What is required –
The lines to print start at the one containing "Continue the Blender" and end at the one containing "return eye_sides(0.0, crown[0][1])"; print them exactly, ends included, and only them.

Data supplied –
--- begin ---

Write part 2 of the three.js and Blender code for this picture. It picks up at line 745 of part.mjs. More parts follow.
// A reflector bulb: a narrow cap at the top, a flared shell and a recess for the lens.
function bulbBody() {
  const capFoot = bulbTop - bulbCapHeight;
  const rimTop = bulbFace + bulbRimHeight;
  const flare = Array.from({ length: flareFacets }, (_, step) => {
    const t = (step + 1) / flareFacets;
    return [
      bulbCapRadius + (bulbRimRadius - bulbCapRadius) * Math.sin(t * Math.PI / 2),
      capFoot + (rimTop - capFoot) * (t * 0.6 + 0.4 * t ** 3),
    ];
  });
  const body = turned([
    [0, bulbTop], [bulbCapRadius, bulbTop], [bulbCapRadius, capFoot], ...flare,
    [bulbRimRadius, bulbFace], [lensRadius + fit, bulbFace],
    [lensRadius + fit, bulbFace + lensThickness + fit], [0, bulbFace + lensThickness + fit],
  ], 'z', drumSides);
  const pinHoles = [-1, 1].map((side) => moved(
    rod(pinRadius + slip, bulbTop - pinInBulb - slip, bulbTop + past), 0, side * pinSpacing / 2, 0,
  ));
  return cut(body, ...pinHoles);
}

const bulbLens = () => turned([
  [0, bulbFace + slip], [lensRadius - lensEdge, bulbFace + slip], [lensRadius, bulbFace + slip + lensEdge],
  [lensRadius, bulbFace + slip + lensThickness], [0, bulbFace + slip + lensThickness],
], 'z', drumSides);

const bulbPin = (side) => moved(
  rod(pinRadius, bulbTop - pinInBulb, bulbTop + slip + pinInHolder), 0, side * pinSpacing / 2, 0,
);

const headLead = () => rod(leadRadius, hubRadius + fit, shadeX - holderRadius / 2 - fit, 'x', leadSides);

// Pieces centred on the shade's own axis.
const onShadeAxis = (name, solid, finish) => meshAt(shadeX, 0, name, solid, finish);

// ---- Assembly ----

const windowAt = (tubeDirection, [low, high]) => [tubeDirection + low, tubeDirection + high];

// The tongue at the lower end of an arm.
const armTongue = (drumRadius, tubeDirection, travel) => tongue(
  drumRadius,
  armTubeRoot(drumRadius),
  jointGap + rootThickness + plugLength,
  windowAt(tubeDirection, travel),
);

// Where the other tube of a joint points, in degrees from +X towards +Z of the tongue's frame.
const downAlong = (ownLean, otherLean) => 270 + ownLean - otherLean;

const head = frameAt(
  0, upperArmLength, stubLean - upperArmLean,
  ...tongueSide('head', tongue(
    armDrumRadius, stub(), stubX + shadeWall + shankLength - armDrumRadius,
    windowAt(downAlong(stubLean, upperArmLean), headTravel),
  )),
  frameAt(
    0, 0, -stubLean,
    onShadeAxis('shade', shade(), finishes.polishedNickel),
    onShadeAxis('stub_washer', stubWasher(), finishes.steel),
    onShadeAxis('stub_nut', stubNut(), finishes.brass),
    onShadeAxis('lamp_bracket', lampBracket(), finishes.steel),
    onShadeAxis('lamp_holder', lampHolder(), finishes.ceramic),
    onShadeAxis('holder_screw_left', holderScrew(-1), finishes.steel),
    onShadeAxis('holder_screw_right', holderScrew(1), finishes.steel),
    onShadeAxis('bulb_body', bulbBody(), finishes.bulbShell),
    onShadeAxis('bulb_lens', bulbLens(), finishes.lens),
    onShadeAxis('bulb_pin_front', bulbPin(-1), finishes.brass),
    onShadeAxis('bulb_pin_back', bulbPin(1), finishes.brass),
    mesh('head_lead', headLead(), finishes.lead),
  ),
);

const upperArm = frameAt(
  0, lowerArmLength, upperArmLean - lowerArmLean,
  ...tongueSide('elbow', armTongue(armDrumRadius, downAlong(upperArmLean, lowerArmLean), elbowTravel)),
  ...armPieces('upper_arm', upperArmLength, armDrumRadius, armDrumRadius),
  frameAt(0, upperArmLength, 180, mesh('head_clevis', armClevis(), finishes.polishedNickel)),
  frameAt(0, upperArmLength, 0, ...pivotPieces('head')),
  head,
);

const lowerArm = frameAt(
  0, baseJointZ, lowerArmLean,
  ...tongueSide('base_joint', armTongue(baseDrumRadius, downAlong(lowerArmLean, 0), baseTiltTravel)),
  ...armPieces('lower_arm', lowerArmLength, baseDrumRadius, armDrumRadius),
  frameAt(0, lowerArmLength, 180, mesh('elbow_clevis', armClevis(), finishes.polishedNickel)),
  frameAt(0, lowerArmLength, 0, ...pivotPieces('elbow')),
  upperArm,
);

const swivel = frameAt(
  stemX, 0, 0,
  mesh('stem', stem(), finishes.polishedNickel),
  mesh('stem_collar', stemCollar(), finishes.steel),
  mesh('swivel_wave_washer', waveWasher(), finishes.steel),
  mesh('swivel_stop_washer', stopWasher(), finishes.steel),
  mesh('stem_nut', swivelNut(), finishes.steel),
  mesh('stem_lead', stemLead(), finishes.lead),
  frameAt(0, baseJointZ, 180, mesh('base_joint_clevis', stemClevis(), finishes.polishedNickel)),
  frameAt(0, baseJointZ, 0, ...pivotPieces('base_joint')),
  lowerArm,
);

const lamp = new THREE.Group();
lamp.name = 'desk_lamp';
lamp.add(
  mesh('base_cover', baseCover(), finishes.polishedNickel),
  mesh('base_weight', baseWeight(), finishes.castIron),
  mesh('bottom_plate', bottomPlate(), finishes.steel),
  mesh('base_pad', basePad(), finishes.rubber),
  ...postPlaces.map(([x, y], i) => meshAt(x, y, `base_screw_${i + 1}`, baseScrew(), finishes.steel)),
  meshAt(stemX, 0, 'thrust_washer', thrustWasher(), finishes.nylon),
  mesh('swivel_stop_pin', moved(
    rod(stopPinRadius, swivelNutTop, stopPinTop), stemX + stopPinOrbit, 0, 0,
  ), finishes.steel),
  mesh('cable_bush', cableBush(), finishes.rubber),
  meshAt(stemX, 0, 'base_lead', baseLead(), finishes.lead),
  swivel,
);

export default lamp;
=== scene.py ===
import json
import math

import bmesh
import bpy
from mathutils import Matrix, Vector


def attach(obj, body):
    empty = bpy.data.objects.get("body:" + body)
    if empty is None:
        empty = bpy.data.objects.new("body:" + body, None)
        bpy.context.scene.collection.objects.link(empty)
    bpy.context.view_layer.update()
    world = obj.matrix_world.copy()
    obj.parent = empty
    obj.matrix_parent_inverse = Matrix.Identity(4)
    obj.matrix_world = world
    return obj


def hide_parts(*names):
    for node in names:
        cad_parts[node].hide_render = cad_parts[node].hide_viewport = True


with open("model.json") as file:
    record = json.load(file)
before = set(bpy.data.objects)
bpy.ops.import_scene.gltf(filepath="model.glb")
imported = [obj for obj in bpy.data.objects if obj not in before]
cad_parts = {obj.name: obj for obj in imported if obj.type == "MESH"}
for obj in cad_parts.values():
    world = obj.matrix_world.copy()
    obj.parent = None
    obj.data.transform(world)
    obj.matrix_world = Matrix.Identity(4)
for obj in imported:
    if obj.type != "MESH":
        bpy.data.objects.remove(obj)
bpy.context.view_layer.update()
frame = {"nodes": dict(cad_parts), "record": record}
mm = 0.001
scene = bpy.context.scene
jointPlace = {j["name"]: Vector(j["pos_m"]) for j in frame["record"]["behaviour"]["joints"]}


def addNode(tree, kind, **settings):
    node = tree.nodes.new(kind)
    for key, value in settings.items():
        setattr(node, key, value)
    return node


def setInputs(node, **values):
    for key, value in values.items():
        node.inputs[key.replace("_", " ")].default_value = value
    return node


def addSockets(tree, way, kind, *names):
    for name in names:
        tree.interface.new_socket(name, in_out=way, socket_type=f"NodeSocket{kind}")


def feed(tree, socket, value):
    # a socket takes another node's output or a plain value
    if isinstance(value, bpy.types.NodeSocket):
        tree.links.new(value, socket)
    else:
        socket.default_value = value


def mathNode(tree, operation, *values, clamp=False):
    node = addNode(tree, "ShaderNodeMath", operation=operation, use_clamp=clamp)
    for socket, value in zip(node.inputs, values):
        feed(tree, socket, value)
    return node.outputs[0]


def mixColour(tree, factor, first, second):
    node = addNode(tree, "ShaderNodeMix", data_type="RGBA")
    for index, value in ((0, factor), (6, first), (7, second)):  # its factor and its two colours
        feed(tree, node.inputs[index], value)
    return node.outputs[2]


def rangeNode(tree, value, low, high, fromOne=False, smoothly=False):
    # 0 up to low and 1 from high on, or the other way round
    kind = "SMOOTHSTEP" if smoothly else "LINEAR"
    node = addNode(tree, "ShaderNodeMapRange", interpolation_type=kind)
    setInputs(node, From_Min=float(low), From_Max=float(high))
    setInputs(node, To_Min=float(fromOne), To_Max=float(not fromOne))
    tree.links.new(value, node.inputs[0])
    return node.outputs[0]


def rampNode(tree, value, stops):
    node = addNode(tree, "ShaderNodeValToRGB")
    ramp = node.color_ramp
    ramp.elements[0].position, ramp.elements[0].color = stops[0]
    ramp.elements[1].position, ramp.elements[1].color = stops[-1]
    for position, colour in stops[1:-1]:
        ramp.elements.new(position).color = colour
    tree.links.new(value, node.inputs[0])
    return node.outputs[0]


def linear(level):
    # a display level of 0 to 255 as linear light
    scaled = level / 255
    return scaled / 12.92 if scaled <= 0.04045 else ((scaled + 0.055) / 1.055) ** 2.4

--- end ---
--- begin ---

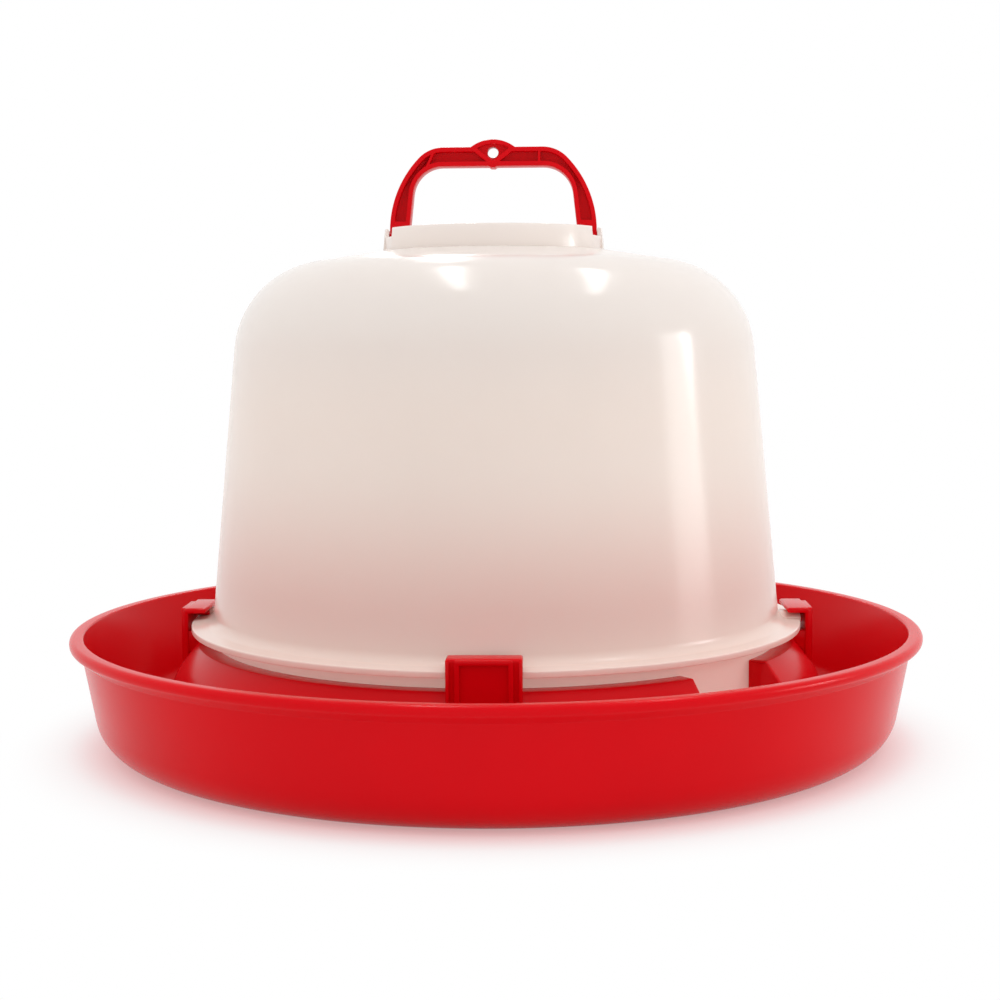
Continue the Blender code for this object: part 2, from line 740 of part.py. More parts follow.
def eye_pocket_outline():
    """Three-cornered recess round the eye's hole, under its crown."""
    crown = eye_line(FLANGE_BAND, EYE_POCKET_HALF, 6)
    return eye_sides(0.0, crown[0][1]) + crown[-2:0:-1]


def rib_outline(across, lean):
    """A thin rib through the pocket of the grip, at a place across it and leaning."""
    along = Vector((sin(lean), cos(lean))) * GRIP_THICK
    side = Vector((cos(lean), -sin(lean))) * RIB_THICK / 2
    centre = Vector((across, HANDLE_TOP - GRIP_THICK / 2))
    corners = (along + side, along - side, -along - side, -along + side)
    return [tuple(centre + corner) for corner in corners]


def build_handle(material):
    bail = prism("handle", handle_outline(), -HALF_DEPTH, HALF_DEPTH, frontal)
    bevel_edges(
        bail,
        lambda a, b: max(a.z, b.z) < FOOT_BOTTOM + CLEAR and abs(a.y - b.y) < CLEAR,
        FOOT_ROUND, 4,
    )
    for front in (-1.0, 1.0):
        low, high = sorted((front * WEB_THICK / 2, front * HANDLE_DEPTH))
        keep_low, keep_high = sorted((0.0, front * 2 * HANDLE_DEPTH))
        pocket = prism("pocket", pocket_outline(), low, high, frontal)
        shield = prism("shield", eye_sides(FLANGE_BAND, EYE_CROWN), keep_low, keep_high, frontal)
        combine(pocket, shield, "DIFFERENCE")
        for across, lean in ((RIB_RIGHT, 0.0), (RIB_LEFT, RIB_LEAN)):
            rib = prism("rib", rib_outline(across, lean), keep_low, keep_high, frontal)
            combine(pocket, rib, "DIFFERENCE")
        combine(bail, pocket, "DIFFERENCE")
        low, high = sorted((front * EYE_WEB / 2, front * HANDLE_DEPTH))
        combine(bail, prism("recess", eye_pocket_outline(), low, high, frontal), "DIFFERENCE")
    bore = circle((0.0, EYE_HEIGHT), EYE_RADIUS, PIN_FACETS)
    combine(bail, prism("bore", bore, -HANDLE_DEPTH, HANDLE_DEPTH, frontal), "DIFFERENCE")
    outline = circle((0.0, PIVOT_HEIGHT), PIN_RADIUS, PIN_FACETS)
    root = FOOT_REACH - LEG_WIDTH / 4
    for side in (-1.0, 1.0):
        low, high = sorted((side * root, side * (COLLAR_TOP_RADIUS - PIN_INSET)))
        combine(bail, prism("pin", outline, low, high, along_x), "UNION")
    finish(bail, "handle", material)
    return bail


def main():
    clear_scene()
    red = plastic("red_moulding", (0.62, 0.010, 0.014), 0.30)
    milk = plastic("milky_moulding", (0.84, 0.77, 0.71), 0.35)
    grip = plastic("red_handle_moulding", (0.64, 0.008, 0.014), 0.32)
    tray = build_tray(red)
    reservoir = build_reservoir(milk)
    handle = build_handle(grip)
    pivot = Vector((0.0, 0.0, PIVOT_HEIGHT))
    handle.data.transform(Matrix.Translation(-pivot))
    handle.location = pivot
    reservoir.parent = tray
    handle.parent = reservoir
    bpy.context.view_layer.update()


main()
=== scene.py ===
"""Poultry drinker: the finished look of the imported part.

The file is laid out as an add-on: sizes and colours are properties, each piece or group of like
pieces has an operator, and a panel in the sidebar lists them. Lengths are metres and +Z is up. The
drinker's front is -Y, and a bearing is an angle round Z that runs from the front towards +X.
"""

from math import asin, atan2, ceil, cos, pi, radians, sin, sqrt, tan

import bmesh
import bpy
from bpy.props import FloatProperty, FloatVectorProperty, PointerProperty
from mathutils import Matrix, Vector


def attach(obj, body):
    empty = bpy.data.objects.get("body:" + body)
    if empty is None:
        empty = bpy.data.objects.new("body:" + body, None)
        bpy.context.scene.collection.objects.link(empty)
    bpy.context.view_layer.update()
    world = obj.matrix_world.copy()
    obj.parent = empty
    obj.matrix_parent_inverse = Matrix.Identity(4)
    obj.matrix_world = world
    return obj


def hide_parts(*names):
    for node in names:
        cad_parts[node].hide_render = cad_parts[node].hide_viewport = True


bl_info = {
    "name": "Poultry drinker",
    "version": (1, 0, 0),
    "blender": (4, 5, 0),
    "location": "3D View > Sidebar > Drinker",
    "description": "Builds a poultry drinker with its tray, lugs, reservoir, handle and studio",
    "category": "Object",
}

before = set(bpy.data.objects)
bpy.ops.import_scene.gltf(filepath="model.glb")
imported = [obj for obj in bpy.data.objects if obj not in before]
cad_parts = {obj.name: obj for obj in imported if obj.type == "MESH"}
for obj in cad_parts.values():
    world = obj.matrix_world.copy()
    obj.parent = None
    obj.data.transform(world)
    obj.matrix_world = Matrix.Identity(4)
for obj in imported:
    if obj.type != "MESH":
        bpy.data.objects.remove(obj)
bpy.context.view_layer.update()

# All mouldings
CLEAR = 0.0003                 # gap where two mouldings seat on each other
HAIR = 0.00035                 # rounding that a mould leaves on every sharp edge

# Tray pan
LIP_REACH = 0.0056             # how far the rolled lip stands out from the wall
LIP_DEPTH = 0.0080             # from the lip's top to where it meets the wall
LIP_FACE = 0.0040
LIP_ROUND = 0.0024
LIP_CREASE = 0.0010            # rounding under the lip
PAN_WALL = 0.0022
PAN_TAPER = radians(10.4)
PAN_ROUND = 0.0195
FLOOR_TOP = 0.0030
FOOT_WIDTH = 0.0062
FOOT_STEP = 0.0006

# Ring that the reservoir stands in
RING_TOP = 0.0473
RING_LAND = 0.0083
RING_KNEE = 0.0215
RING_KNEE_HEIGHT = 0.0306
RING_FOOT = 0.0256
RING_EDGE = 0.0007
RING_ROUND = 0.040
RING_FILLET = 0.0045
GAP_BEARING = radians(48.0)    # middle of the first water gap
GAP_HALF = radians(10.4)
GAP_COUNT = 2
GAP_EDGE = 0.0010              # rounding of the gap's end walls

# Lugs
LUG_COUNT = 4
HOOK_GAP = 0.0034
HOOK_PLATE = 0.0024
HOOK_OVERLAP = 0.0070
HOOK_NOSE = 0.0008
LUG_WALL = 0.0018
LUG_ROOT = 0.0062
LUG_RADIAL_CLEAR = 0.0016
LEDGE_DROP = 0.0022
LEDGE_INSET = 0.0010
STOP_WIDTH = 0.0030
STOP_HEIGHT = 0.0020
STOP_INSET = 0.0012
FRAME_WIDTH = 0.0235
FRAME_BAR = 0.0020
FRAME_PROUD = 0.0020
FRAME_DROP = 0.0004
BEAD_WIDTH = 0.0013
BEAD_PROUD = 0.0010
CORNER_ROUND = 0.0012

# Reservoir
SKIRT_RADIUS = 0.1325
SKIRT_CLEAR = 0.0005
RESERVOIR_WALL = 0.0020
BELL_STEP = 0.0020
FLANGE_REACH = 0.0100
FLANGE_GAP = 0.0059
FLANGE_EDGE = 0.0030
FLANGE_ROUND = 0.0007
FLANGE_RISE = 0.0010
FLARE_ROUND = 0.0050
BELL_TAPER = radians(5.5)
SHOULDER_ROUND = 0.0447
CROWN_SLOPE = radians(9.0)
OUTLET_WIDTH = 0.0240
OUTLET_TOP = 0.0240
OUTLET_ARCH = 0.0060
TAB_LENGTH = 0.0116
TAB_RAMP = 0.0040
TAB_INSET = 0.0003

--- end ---

Exercise solution –
Continue the Blender code for this object: part 2, from line 740 of part.py. More parts follow.
def eye_pocket_outline():
    """Three-cornered recess round the eye's hole, under its crown."""
    crown = eye_line(FLANGE_BAND, EYE_POCKET_HALF, 6)
    return eye_sides(0.0, crown[0][1]) + crown[-2:0:-1]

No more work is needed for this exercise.